Trade-off: [[wikilinks]] or callable references inside a code-slot's resolved Python are opaque to any downstream tool that inspects the E-- source. Author knowingly accepts DAG invisibility inside code-slot regions in exchange for region-level delegation. Use expression slots when you need graph visibility; use code slots when you're delegating structure the LLM knows better than you do.

Runnable code-slot examples

examples/code_slot_example.emm is a runnable code-slot demo:

Define [[summarize]] taking numbers:
    {{ compute the mean, median and count of numbers into named variables mean_v median_v and count_v }}
    Do [[print]](count_v).
    Do [[print]](mean_v).
    Do [[print]](median_v).
    Give back mean_v.

Set data to <2, 3, 5, 7, 11, 13>.
Do [[summarize]](data).

Transpile and run it:

emm-transpile examples/code_slot_example.emm --show --run

The statement slot on line 2 resolves to real Python that binds mean_v, median_v, count_v — e.g. via from statistics import mean, median plus three assignments. Because it's a code slot, it can add the import on its own line, which a value slot cannot.

Code slots let you delegate imports. A value slot at expression position can only emit a single Python expression, so getting the current year with a value slot produces the awkward __import__('datetime').datetime.now().year. A code slot at statement position sidesteps the constraint:

printf '{{ import datetime and set x to the current year }}\nDo [[print]](x).\n' > hello.emm
emm-transpile hello.emm --show --run

The LLM resolves the statement slot to:

import datetime
x = datetime.datetime.now().year
print(x)

Prints the current year. Same syntax as a value slot; position determines shape.

You don't have to write canonical E-- by hand. The transpiler's first phase normalizes free-English E-- into canonical E-- with an LLM, then compiles the canonical form to Python — one input, two outputs.

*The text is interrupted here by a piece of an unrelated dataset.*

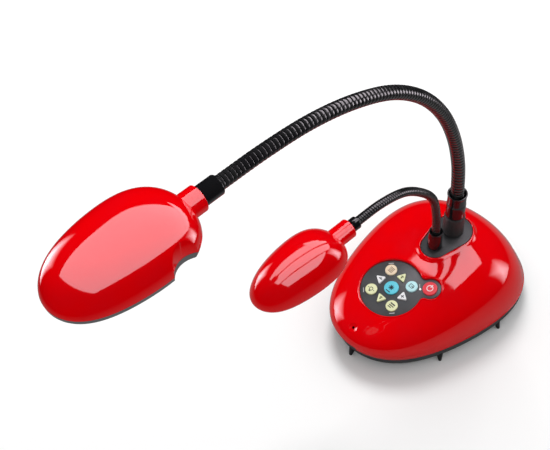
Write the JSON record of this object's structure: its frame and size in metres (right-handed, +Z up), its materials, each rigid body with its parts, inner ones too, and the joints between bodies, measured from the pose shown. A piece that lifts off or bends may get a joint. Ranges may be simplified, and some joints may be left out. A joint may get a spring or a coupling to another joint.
{
  "type": "document camera",
  "caption": "Table-top document camera: weighted egg-shaped base with a round keypad, a long gooseneck with a downward camera head and a short gooseneck with an oval lamp head.",
  "frame": {"origin": "on the table, under the middle of the object's box", "axes": "+Z up, +Y from the camera head to the back of the base, +X to the side of the power key and the finger notch"},
  "size_m": [0.1476, 0.5, 0.3794],
  "materials": {
    "gloss_red": "high gloss lacquered red plastic",
    "tray_black": "fine matte dark grey moulding",
    "gloss_black": "polished black",
    "neck_black": "black coated ribbed steel hose",
    "rubber_black": "dull black rubber",
    "cover_grey": "satin mid grey plastic",
    "keypad_grey": "satin dark grey overlay",
    "key_cyan": "satin cyan key",
    "key_pale_cyan": "satin pale cyan key",
    "key_cream": "satin cream key",
    "key_yellow": "satin pale yellow key",
    "key_white": "satin white key",
    "key_red": "satin red key with a white power sign",
    "steel": "plain zinc plated steel",
    "board_green": "solder masked circuit board",
    "lens_glass": "coated lens glass",
    "diffuser_white": "milky white diffuser"
  },
  "bodies": {
    "base": {"base_shell": "gloss_red", "base_tray": "tray_black", "front_bay": "tray_black", "foot_1": "rubber_black", "foot_2": "rubber_black", "foot_3": "rubber_black", "foot_4": "rubber_black", "foot_5": "rubber_black", "ballast_plate": "steel", "main_board": "board_green", "power_jack": "gloss_black", "usb_port": "steel", "video_port": "steel", "mic_capsule": "steel", "keypad_panel": "keypad_grey", "keypad_board": "board_green", "power_led": "diffuser_white", "arm_plate": "tray_black", "arm_sleeve": "rubber_black", "arm_collar": "gloss_black", "lamp_collar": "gloss_black", "neck_link_1": "neck_black", "lamp_link_1": "neck_black"},
    "neck_2": {"neck_link_2": "neck_black"},
    "neck_3": {"neck_link_3": "neck_black"},
    "neck_4": {"neck_link_4": "neck_black"},
    "neck_5": {"neck_link_5": "neck_black"},
    "neck_6": {"neck_link_6": "neck_black"},
    "neck_7": {"neck_link_7": "neck_black"},
    "neck_8": {"neck_link_8": "neck_black"},
    "neck_9": {"neck_link_9": "neck_black", "head_ferrule": "gloss_black"},
    "head": {"head_shell": "gloss_red", "head_cover": "cover_grey", "lens_barrel": "gloss_black", "lens_glass": "lens_glass", "sensor_board": "board_green", "head_screw_1": "steel", "head_screw_2": "steel"},
    "focus": {"focus_ring": "rubber_black"},
    "lamp_neck_2": {"lamp_link_2": "neck_black"},
    "lamp_neck_3": {"lamp_link_3": "neck_black"},
    "lamp_neck_4": {"lamp_link_4": "neck_black"},
    "lamp_neck_5": {"lamp_link_5": "neck_black"},
    "lamp_neck_6": {"lamp_link_6": "neck_black", "lamp_ferrule": "gloss_black"},
    "lamp": {"lamp_shell": "gloss_red", "lamp_bezel": "tray_black", "lamp_diffuser": "diffuser_white", "led_board": "board_green"},
    "key_centre": {"key_centre": "key_cyan"},
    "key_source": {"key_source": "key_pale_cyan"},
    "key_menu": {"key_menu": "key_cream"},
    "key_lamp": {"key_lamp": "key_yellow"},
    "key_auto": {"key_auto": "key_yellow"},
    "key_right": {"key_right": "key_white"},
    "key_up": {"key_up": "key_yellow"},
    "key_left": {"key_left": "key_white"},
    "key_down": {"key_down": "key_yellow"},
    "key_power": {"key_power": "key_red"}
  },
  "joints": [
    {"name": "neck_low_bend", "type": "hinge", "parent": "base", "child": "neck_2", "pos_m": [0, 0.17898, 0.16876], "axis": [1, 0, 0], "range_deg": [-10, 6]},
    {"name": "neck_side_bend", "type": "hinge", "parent": "neck_2", "child": "neck_3", "pos_m": [0, 0.1671, 0.21367], "axis": [0, 0.9415, 0.3371], "range_deg": [-12, 12]},
    {"name": "neck_low_bend_2", "type": "hinge", "parent": "neck_3", "child": "neck_4", "pos_m": [0, 0.14776, 0.25594], "axis": [1, 0, 0], "range_deg": [-10, 6]},
    {"name": "neck_low_bend_3", "type": "hinge", "parent": "neck_4", "child": "neck_5", "pos_m": [0, 0.12026, 0.29339], "axis": [1, 0, 0], "range_deg": [-10, 6]},
    {"name": "neck_side_bend_2", "type": "hinge", "parent": "neck_5", "child": "neck_6", "pos_m": [0, 0.08476, 0.32319], "axis": [0, 0.5355, 0.8445], "range_deg": [-12, 12]},
    {"name": "neck_high_bend", "type": "hinge", "parent": "neck_6", "child": "neck_7", "pos_m": [0, 0.04257, 0.34265], "axis": [1, 0, 0], "range_deg": [-15, 12]},
    {"name": "neck_side_bend_3", "type": "hinge", "parent": "neck_7", "child": "neck_8", "pos_m": [0, -0.00255, 0.35354], "axis": [0, 0.1476, 0.989], "range_deg": [-12, 12]},
    {"name": "neck_high_bend_2", "type": "hinge", "parent": "neck_8", "child": "neck_9", "pos_m": [0, -0.04899, 0.35632], "axis": [1, 0, 0], "range_deg": [-15, 12]},
    {"name": "head_swivel", "type": "hinge", "parent": "neck_9", "child": "head", "pos_m": [0, -0.1127, 0.3539], "axis": [0, 0.9988, 0.0489], "range_deg": [-90, 90]},
    {"name": "focus_turn", "type": "hinge", "parent": "head", "child": "focus", "pos_m": [0, -0.17194, 0.33899], "axis": [0, -0.0489, 0.9988], "range_deg": [-60, 60]},
    {"name": "lamp_bend", "type": "hinge", "parent": "base", "child": "lamp_neck_2", "pos_m": [0, 0.1568, 0.11797], "axis": [1, 0, 0], "range_deg": [-8, 8]},
    {"name": "lamp_side_bend", "type": "hinge", "parent": "lamp_neck_2", "child": "lamp_neck_3", "pos_m": [0, 0.14916, 0.14539], "axis": [0, 0.8923, 0.4514], "range_deg": [-15, 15]},
    {"name": "lamp_bend_2", "type": "hinge", "parent": "lamp_neck_3", "child": "lamp_neck_4", "pos_m": [0, 0.13155, 0.16787], "axis": [1, 0, 0], "range_deg": [-8, 8]},
    {"name": "lamp_side_bend_2", "type": "hinge", "parent": "lamp_neck_4", "child": "lamp_neck_5", "pos_m": [0, 0.10897, 0.18521], "axis": [0, 0.4374, 0.8993], "range_deg": [-15, 15]},
    {"name": "lamp_bend_3", "type": "hinge", "parent": "lamp_neck_5", "child": "lamp_neck_6", "pos_m": [0, 0.08141, 0.19226], "axis": [1, 0, 0], "range_deg": [-8, 8]},
    {"name": "lamp_swivel", "type": "hinge", "parent": "lamp_neck_6", "child": "lamp", "pos_m": [0, 0.0448, 0.1912], "axis": [0, 0.9981, 0.061], "range_deg": [-90, 90]},
    {"name": "press_centre", "type": "slide", "parent": "base", "child": "key_centre", "axis": [0, -0.2334, 0.9724], "range_m": [-0.001, 0], "stiffness_N_per_m": 500, "springref_m": 0.0004},
    {"name": "press_source", "type": "slide", "parent": "base", "child": "key_source", "axis": [0, -0.2334, 0.9724], "range_m": [-0.001, 0], "stiffness_N_per_m": 500, "springref_m": 0.0004},
    {"name": "press_menu", "type": "slide", "parent": "base", "child": "key_menu", "axis": [0, -0.2334, 0.9724], "range_m": [-0.001, 0], "stiffness_N_per_m": 500, "springref_m": 0.0004},
    {"name": "press_lamp", "type": "slide", "parent": "base", "child": "key_lamp", "axis": [0, -0.2334, 0.9724], "range_m": [-0.001, 0], "stiffness_N_per_m": 500, "springref_m": 0.0004},
    {"name": "press_auto", "type": "slide", "parent": "base", "child": "key_auto", "axis": [0, -0.2334, 0.9724], "range_m": [-0.001, 0], "stiffness_N_per_m": 500, "springref_m": 0.0004},
    {"name": "press_right", "type": "slide", "parent": "base", "child": "key_right", "axis": [0, -0.2334, 0.9724], "range_m": [-0.001, 0], "stiffness_N_per_m": 500, "springref_m": 0.0004},
    {"name": "press_up", "type": "slide", "parent": "base", "child": "key_up", "axis": [0, -0.2334, 0.9724], "range_m": [-0.001, 0], "stiffness_N_per_m": 500, "springref_m": 0.0004},
    {"name": "press_left", "type": "slide", "parent": "base", "child": "key_left", "axis": [0, -0.2334, 0.9724], "range_m": [-0.001, 0], "stiffness_N_per_m": 500, "springref_m": 0.0004},
    {"name": "press_down", "type": "slide", "parent": "base", "child": "key_down", "axis": [0, -0.2334, 0.9724], "range_m": [-0.001, 0], "stiffness_N_per_m": 500, "springref_m": 0.0004},
    {"name": "press_power", "type": "slide", "parent": "base", "child": "key_power", "axis": [0, -0.2334, 0.9724], "range_m": [-0.001, 0], "stiffness_N_per_m": 500, "springref_m": 0.0004}
  ],
  "couplings": [
    {"joint": "neck_low_bend_2", "follows": "neck_low_bend", "ratio": 1},
    {"joint": "neck_low_bend_3", "follows": "neck_low_bend", "ratio": 1},
    {"joint": "neck_side_bend_2", "follows": "neck_side_bend", "ratio": 1},
    {"joint": "neck_side_bend_3", "follows": "neck_side_bend", "ratio": 1},
    {"joint": "neck_high_bend_2", "follows": "neck_high_bend", "ratio": 1},
    {"joint": "lamp_bend_2", "follows": "lamp_bend", "ratio": 1},
    {"joint": "lamp_side_bend_2", "follows": "lamp_side_bend", "ratio": 1},
    {"joint": "lamp_bend_3", "follows": "lamp_bend", "ratio": 1}
  ]
}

An English source (examples/describe_en.en) reads like prose:

Define a function called describe that takes a number n. If n is greater than
ten, give back the string "big". Otherwise, give back the string "small".
Then, for each n in the list 3, 42 and 7, print describe of n.

Normalize it to canonical and run the result, saving the canonical form too:

python3 src/transpiler.py examples/describe_en.en --canonical-out out.em --run

out.em holds the canonical E-- (equivalent to examples/describe.emm) and the program prints small / big / small.

Two properties make this safe and cheap:

  • The parser is the canonical-detector. Whether a file "is already canonical" is decided by trying to parse it deterministically — no LLM, no heuristic. An already-canonical file needs no API key: normalization short-circuits before any model call. Only genuinely English input hits the model.
  • Fixed point + cache. Feeding the canonical output (out.em) back in parses as canonical, so Phase 1 does nothing and reproduces the same outputs. Normalizations are cached in a committed .emm_norm_cache.json (keyed by source text), so re-running English input is an offline cache hit. Setup is the same as for slots: pip install -r requirements.txt and export ANTHROPIC_API_KEY=....

Normalization and {{ }} slot resolution are independent, separately cached LLM touchpoints — a canonical file with all slots cached makes zero live calls.

Early design. The language is specified in docs/spec.md. The deterministic canonical-to-Python core (lexer, parser, emitter) is implemented with a runnable CLI — see "Running E--" above — and {{ }} slot resolution is wired up (Anthropic Haiku + a committed cache; see "Resolving {{ }} slots"). The LLM normalizer (free English → canonical) is wired up at whole-file granularity (see "Writing in free English"); per-region normalization is the next refinement.